I mean, there are a lot of websites with "comment" sections, which is kind of a lightweight forum attached to a webpage, and they're almost invariably awful.
Ugh... This was already mentioned before in another channel. Did you even read the rules? Modding you down and banned.
(These actions haven't been better, in fact they tend to be worse. I'll take PC forums over this ego tripping mod actions).
You do you, but apparently more people tend to dislike forums as time goes on.
I'm kind of wondering what forums you visited.
What however is a recurrent issue with young people on forums is them asking questions that have already been answered a million times. On sites like reddit & discord, that's the norm, we need new content all the time, the 526th person asking just keeps the social media going.
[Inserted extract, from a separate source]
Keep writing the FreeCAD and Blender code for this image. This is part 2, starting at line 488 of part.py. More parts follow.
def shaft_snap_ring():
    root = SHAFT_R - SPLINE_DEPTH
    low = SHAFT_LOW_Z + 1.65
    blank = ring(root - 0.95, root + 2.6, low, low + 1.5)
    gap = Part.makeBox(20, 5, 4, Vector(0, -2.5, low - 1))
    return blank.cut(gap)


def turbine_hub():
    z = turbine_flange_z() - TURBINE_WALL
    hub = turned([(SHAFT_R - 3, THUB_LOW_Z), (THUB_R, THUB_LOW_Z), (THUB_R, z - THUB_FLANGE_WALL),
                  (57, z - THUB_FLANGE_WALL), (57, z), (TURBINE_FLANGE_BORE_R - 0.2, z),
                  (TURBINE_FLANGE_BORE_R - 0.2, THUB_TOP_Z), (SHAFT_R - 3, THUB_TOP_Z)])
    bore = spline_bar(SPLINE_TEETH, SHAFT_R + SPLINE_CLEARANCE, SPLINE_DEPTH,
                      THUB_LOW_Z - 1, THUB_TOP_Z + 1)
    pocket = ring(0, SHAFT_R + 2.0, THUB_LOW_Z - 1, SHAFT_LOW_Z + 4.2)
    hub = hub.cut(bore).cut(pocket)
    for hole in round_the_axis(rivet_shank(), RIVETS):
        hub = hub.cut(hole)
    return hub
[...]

On forums however the etiquette is that you do some effort yourself, and something that gets asked that often is either a sticky, or a long running thread with all the information you could possibly want (but you'll need to invest some of your own time to get the information from there). And if you then arrive on the forum, read nothing, and ask the same question... again... yeah... you won't be welcomed with open arms.
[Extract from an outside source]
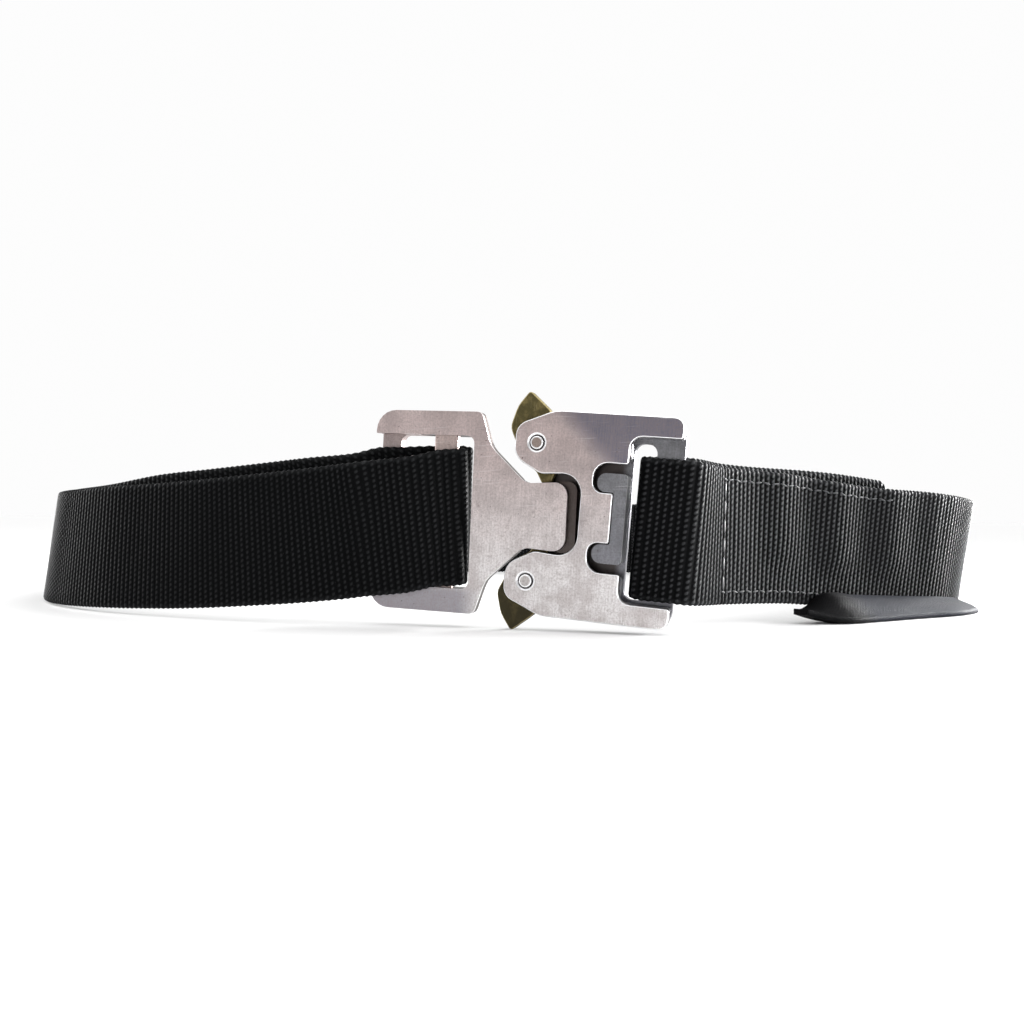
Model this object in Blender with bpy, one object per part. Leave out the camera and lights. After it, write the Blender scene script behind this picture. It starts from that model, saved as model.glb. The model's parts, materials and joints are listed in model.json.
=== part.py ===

I wish I would just have gotten a Link to a Post where the Answer to my Question is, but I just got this BS.
Honestly, the layout and formatting of forums just isn't as good as the way comments are sorted and how they can spawn side discussions like on Reddit or Lemmy.
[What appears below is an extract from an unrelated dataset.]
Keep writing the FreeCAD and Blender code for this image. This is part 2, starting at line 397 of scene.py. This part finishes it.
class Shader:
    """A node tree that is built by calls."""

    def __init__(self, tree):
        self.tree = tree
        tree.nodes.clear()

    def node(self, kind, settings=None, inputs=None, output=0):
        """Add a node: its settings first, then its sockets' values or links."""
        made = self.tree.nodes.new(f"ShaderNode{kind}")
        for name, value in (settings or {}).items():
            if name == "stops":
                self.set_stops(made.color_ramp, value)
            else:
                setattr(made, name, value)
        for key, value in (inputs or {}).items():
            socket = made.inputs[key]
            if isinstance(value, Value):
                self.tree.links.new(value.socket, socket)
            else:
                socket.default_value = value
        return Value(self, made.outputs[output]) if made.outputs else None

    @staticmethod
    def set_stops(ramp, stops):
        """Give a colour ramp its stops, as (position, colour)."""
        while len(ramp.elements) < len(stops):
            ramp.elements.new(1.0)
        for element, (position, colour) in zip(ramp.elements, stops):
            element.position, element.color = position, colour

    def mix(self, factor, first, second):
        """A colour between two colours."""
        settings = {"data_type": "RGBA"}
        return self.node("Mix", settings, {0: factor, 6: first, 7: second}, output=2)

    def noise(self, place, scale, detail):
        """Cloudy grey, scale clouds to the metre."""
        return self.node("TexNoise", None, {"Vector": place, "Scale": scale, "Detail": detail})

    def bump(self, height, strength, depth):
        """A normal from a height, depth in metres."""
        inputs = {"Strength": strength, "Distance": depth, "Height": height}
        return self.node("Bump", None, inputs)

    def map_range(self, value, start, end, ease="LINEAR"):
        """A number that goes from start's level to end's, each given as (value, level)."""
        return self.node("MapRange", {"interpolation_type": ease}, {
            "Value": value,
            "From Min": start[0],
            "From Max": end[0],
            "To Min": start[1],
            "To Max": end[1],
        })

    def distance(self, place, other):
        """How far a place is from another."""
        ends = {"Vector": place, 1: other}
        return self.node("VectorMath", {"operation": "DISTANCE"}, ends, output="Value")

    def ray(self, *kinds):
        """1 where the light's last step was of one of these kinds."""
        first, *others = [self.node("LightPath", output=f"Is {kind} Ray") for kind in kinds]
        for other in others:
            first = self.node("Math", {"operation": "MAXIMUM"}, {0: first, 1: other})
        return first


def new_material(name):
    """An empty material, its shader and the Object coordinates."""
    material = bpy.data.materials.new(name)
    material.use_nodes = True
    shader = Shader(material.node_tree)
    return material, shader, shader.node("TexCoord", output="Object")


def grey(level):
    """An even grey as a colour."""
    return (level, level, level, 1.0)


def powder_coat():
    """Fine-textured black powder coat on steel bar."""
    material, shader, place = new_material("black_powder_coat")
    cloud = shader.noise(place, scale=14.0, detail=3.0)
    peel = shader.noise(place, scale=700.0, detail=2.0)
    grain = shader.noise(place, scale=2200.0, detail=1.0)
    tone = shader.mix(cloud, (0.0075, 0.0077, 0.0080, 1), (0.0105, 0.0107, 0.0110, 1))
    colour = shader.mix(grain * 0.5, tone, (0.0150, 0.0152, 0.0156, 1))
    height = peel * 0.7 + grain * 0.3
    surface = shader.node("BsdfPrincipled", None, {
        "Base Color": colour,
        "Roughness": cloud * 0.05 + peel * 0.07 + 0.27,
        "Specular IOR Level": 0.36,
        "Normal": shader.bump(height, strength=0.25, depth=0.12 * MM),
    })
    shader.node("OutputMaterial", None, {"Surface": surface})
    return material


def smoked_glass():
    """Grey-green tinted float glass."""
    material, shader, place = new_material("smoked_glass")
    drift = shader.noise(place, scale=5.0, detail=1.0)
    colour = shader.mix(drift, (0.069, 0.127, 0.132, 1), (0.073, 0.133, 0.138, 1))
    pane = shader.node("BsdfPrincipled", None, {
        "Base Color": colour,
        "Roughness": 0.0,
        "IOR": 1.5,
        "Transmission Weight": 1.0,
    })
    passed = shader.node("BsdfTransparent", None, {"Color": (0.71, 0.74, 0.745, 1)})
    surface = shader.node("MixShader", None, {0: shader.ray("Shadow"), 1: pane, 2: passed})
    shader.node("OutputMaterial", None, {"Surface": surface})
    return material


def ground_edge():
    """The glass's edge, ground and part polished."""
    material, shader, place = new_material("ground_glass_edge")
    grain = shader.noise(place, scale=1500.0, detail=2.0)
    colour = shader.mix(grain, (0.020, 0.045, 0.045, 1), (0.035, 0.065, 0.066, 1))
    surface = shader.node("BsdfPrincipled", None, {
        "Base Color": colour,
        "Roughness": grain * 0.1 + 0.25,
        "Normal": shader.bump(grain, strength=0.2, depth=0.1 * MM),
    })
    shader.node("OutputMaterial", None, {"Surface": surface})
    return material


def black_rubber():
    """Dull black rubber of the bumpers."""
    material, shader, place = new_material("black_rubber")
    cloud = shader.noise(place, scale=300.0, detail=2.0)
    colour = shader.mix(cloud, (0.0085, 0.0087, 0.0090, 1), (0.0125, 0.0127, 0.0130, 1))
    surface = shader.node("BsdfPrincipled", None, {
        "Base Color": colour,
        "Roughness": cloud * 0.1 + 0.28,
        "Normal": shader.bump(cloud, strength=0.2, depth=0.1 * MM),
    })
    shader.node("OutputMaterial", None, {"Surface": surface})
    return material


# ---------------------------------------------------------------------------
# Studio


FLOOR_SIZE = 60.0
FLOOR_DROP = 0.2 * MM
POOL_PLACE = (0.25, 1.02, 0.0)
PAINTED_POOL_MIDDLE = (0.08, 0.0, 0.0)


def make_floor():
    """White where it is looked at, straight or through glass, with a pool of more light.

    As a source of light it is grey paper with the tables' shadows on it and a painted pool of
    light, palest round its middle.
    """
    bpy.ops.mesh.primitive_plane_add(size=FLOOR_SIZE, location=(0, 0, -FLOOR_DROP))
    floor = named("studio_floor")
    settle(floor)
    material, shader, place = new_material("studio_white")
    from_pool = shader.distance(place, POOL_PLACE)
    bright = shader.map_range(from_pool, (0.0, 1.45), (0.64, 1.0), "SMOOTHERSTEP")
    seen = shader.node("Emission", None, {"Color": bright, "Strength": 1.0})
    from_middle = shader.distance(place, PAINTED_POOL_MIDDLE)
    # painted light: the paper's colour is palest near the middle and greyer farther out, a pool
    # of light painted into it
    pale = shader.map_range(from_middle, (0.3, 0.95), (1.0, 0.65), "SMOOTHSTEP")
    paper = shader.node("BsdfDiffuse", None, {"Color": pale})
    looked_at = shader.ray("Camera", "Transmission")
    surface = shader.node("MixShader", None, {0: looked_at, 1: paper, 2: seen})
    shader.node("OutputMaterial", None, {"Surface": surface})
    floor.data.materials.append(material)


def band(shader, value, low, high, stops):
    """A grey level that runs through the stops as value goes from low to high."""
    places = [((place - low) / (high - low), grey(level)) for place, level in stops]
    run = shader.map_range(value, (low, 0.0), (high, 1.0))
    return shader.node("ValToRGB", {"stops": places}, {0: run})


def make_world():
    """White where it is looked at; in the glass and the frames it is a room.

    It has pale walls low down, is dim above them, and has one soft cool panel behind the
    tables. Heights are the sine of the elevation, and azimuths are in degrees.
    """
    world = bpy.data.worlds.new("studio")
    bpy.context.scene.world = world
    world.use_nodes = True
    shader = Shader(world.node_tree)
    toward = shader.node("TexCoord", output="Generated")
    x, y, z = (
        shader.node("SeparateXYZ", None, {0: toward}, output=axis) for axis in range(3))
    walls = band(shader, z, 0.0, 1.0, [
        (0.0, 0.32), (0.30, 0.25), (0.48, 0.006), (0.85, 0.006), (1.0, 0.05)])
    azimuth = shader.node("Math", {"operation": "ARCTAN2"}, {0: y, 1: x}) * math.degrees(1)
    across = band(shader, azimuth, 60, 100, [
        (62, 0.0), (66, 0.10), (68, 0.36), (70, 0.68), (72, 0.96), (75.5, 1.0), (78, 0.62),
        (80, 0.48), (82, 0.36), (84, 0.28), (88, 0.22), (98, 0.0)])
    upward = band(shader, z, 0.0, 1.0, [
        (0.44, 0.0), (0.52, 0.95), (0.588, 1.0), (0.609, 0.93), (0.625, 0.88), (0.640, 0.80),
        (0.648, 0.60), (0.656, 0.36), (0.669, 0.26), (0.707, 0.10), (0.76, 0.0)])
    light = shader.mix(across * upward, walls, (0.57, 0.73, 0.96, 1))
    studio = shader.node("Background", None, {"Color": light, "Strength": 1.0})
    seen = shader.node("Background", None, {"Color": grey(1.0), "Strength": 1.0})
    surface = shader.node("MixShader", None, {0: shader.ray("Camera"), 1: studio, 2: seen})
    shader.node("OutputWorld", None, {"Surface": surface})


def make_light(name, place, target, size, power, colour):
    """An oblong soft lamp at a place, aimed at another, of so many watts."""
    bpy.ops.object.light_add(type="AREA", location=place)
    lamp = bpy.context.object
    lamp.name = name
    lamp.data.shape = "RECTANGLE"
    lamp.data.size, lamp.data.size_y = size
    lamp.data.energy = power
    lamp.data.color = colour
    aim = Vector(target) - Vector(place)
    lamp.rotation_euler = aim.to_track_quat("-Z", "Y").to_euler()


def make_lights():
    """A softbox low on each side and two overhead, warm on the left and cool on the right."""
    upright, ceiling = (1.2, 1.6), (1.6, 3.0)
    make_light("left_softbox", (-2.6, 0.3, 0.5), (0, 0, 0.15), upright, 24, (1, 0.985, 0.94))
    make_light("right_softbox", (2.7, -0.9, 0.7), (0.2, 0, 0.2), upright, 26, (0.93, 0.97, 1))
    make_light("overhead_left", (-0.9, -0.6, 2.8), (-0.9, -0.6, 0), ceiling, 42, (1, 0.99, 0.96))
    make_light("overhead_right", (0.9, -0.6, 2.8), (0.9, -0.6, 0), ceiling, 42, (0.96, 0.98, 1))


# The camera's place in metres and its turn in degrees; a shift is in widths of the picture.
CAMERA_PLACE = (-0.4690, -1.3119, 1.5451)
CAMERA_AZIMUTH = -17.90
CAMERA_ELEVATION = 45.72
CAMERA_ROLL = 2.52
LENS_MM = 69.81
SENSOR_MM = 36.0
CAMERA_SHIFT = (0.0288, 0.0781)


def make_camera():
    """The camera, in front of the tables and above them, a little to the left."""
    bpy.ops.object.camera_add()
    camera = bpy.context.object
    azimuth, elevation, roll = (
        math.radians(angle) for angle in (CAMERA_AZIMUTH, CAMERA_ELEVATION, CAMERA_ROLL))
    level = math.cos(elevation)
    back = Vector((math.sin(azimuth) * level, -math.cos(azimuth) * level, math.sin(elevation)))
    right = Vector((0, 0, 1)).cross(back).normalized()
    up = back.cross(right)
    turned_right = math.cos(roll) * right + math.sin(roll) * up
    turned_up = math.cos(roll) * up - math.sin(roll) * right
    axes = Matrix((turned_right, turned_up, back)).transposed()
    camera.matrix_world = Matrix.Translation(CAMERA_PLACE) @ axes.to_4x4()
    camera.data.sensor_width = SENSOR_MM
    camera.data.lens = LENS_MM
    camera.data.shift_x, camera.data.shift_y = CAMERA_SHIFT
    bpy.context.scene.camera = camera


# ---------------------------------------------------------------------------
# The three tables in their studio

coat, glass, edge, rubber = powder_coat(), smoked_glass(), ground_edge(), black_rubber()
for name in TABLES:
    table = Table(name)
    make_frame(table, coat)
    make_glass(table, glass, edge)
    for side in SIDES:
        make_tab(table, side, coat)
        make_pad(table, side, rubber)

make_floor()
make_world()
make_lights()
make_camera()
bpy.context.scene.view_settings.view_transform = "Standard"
Isn't the main difference just that forums are focused on longer discussions, and reddit/lemmy are focused on a constant stream of content?
I'd prefer forums for a lot of my interests, a well managed forum will contain long in depth discussion regarding important topics that the likes of lemmy/reddit/discord either don't, or if they do, good luck finding it. If however you just want to visit it in the morning and see something different than you saw yesterday, yeah for just raw speed of content, forums suck.
But is that really better?
At least the Fediverse exists.
I've been complaining about this for years now.
Thanks for your contribution.
You're welcome!
Just to pose a thought; how practical would it be for a small subject owner to run a FediVerse instance intended to stay localized to their domain?
For example: Indie game owner makes a reasonably popular game, they set up a website that Lemmy users can subscribe/join directly, and use that for forums/tips/discussions related to their game. People don't need to register as long as they have an account somewhere. Some number of users would be new to Lemmy and use that site's registration for later discovery. And, someday when X instance (the game, or the next popular one) gets infested by neonazis, everyone just moves to another and/or has other discussions backed up.
I don't know how practical or convenient that is though. I imagine a lot of groups don't want to risk lost users.
I like your idea
Honestly who uses discord nowadays? its completely unbearable
Discord is great for casual chatting. Was it ever intended to be a forum though? For that use case, it's completely impractical.
its completely unbearable
How so?
Discord is OK for real-time chat or VC, but is awful for forum-like discussions. Comment-specific context is lost in the single-threaded noise and search is borderline useless. The true forum-designed format of Lemmy, Reddit, and predecessors is far and away better. In my opinion Twitter - the legacy, ubiquity and tech - would be a better forum than Discord. That was hard to type and I need to quickly bleach my fingers.
Internet Forums disappearing is a real shame.
For my hobby there's still lots and lots of old and relevant archived forum threads that regularly help me out.
But for new information, that has all moved to Facebook Groups. This forces me to keep a Facebook account, which I hate and would otherwise ditch in a heartbeat.
I actually went out and looked up a bunch of forums after the Reddit controversy last year. They're slow, but I actually feel comfortable just browsing through and only posting if I feel like I can actually contribute. I would definitely recommend just going out and hunting for boards relevant to your interests.
remember myspace? thats what reddit is. an ancient webartifact.
I would had concern over internet forums disappearing back in 2015-2012, but now a days, I don't worry as much. if it wasn't being replaced by the fediverse. Well maybe not replaced, but it is an alternative that has some good activity surprisingly and still growing, thanks to Mastodons marketing. It's like an upgraded forums. And everyone can communicate no matter where they go on the Fediverse.